THE REQUEST: Begin at the first line below and copy each line exactly, ending with the line where "1, 4.0), material)" appears.
------ SUPPLIED MATERIAL ------
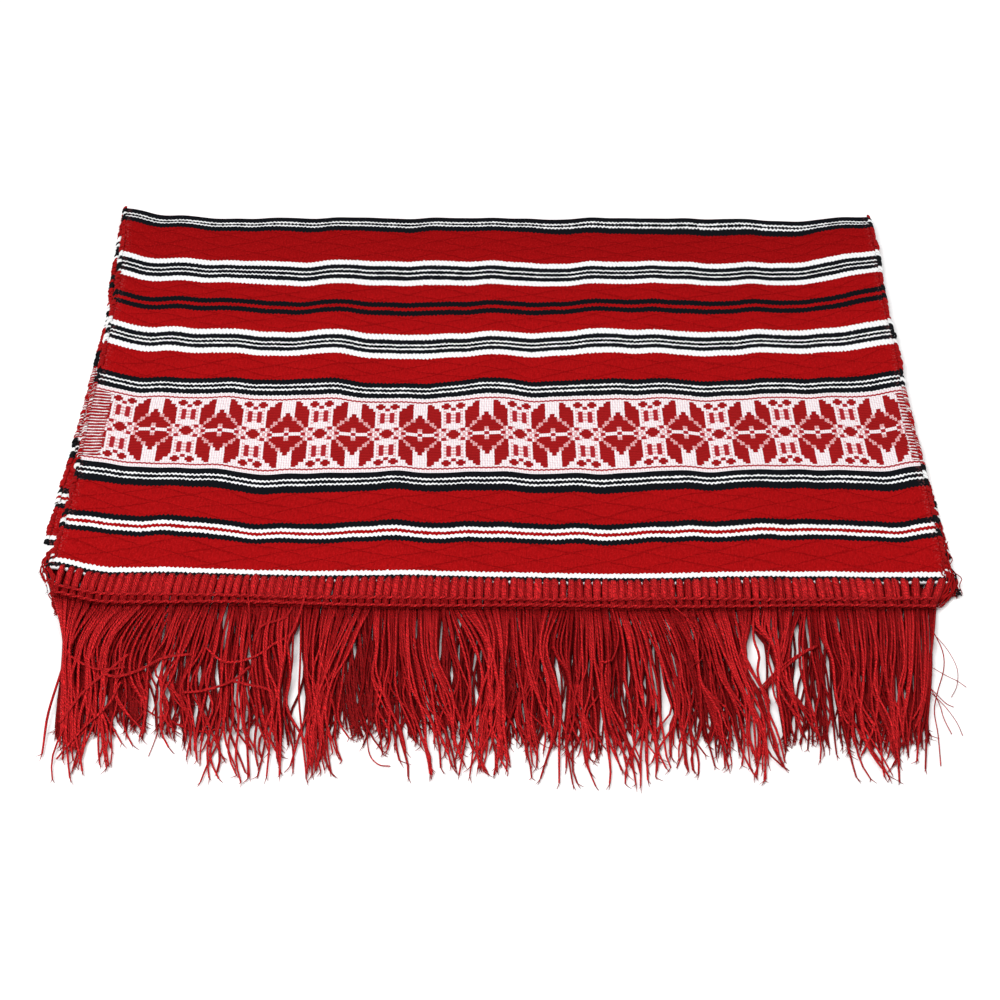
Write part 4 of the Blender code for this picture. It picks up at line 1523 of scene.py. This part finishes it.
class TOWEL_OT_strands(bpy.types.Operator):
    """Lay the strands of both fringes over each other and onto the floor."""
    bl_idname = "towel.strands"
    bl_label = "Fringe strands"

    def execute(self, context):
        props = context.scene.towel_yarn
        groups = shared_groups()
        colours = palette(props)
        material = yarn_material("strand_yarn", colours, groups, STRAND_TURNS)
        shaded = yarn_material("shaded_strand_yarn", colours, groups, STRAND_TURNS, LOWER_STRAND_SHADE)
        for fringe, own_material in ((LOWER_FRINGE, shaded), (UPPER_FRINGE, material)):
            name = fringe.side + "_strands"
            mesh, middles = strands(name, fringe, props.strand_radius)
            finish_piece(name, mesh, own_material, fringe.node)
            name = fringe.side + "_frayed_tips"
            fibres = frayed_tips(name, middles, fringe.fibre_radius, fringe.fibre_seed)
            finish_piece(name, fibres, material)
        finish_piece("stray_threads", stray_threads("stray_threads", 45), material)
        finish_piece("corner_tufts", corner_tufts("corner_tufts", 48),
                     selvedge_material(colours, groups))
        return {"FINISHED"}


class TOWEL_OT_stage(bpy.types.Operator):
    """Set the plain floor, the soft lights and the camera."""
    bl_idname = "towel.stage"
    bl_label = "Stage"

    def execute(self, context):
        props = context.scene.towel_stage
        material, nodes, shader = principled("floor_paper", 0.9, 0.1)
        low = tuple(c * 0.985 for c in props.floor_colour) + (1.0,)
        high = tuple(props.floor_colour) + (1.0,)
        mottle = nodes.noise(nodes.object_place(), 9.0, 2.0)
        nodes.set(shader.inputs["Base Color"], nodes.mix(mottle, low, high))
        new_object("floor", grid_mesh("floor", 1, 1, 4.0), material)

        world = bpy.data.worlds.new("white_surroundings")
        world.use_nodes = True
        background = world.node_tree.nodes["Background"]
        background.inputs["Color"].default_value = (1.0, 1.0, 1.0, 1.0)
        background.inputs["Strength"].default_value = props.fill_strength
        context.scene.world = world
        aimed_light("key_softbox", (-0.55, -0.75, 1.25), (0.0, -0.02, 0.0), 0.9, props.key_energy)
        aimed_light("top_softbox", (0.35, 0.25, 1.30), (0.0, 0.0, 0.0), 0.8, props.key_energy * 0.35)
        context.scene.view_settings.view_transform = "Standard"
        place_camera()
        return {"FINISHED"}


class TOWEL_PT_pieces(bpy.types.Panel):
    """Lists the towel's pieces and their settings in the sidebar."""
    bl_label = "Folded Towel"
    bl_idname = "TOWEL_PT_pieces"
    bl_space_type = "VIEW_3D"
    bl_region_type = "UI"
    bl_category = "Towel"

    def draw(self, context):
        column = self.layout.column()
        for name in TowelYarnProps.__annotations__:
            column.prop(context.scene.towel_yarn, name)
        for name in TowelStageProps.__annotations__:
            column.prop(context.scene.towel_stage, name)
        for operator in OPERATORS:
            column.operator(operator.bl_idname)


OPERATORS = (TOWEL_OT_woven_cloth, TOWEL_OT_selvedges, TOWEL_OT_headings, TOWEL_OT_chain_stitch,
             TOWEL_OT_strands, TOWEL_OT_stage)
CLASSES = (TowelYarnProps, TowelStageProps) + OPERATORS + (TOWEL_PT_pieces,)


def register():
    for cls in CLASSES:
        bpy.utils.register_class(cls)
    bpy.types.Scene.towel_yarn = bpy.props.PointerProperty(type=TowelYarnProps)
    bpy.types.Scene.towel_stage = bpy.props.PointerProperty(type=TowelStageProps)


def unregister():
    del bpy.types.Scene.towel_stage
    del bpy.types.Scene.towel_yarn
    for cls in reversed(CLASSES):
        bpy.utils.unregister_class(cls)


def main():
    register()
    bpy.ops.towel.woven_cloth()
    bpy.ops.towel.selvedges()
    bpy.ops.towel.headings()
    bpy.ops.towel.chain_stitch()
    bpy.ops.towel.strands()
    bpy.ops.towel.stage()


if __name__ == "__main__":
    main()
------
RESPONSE BELOW:
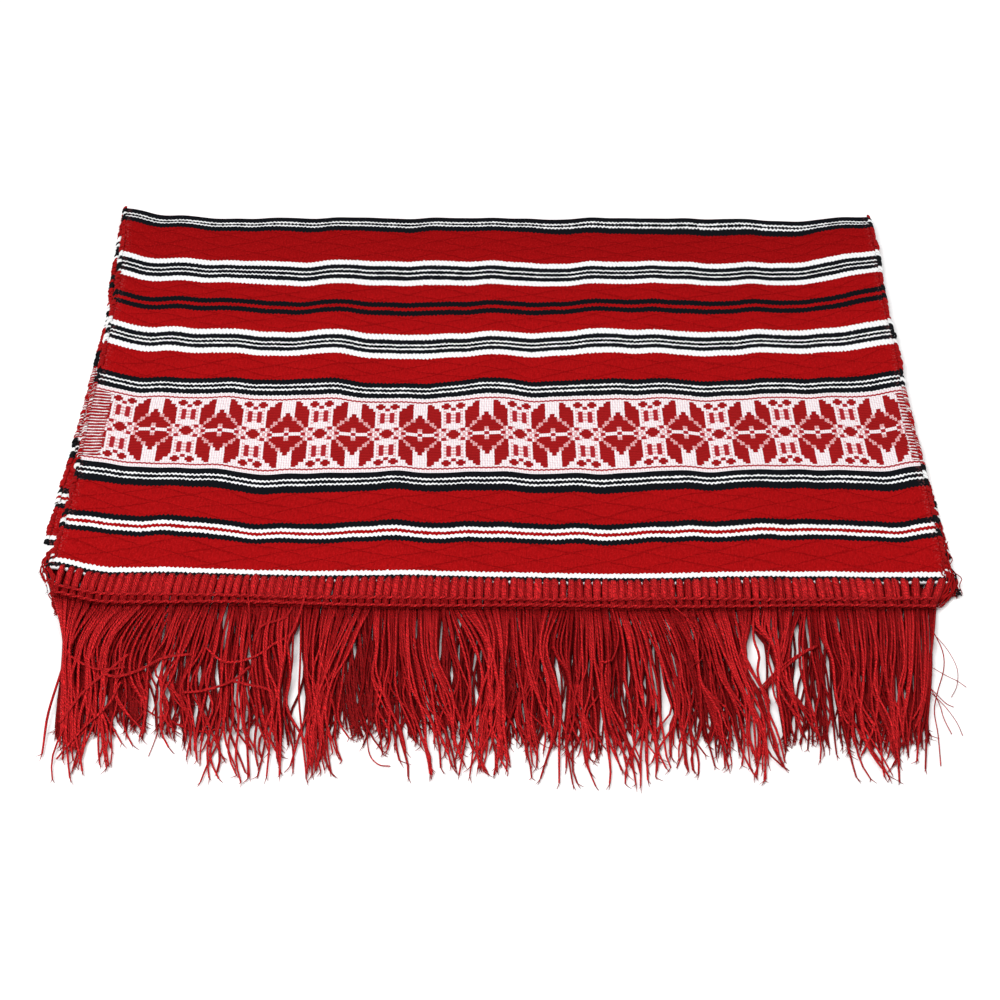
Write part 4 of the Blender code for this picture. It picks up at line 1523 of scene.py. This part finishes it.
class TOWEL_OT_strands(bpy.types.Operator):
    """Lay the strands of both fringes over each other and onto the floor."""
    bl_idname = "towel.strands"
    bl_label = "Fringe strands"

    def execute(self, context):
        props = context.scene.towel_yarn
        groups = shared_groups()
        colours = palette(props)
        material = yarn_material("strand_yarn", colours, groups, STRAND_TURNS)
        shaded = yarn_material("shaded_strand_yarn", colours, groups, STRAND_TURNS, LOWER_STRAND_SHADE)
        for fringe, own_material in ((LOWER_FRINGE, shaded), (UPPER_FRINGE, material)):
            name = fringe.side + "_strands"
            mesh, middles = strands(name, fringe, props.strand_radius)
            finish_piece(name, mesh, own_material, fringe.node)
            name = fringe.side + "_frayed_tips"
            fibres = frayed_tips(name, middles, fringe.fibre_radius, fringe.fibre_seed)
            finish_piece(name, fibres, material)
        finish_piece("stray_threads", stray_threads("stray_threads", 45), material)
        finish_piece("corner_tufts", corner_tufts("corner_tufts", 48),
                     selvedge_material(colours, groups))
        return {"FINISHED"}


class TOWEL_OT_stage(bpy.types.Operator):
    """Set the plain floor, the soft lights and the camera."""
    bl_idname = "towel.stage"
    bl_label = "Stage"

    def execute(self, context):
        props = context.scene.towel_stage
        material, nodes, shader = principled("floor_paper", 0.9, 0.1)
        low = tuple(c * 0.985 for c in props.floor_colour) + (1.0,)
        high = tuple(props.floor_colour) + (1.0,)
        mottle = nodes.noise(nodes.object_place(), 9.0, 2.0)
        nodes.set(shader.inputs["Base Color"], nodes.mix(mottle, low, high))
        new_object("floor", grid_mesh("floor", 1, 1, 4.0), material)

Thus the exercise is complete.